Scanning Photos
Quality scanning is a very important first step in any photo restoration or enhancement. You can send the photos to us and let us do the scanning on our high resolution equipment. Our scanning equipment is better than the average domestic scanner so this definitely provides the best start to the restoration process. We have the advantage also of being able to scan large photos - up to A3 in size. But we can scan images that are even larger than that by scanning in sections and then joining the sections together in the computer.
Some photos are difficult to scan - especially if they are very badly faded. It will almost always be worth sending these to us to scan because our scanners can extract more detail than a domestic scanner.
But, there are other options:
- Use your own scanning equipment.
or
- Use a high street copying/scanning shop.

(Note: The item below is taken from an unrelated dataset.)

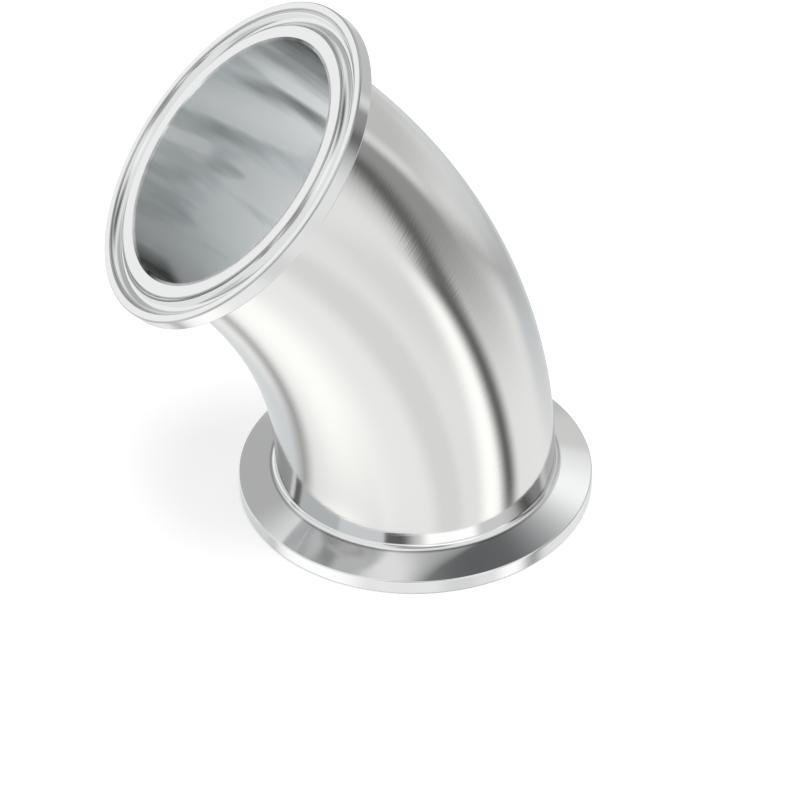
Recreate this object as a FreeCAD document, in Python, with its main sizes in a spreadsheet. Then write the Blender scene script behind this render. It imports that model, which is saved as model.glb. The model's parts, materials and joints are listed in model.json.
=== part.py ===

- Scan at 600 ppi and save as a highest quality (i.e. lowest compression) jpeg. You may have been told that saving as a tiff file produces a better image. This is true, but tiffs produce a very large file. We prefer a 600 ppi jpeg to a similarly sized 300ppi tiff. (Note: Your scanner may say "dpi" instead of "ppi" .)
- Scan in 24 bit colour, even if it is a black and white photo.
- Do not have any adjustments made (eg for sharpening, noise reduction, contrast or colour) in the scanning. Leave that to us.
- If you end up with a large file which is difficult to email, you might like to use the very user-friendly service at www.wetransfer.com which enables you to send large files free of charge.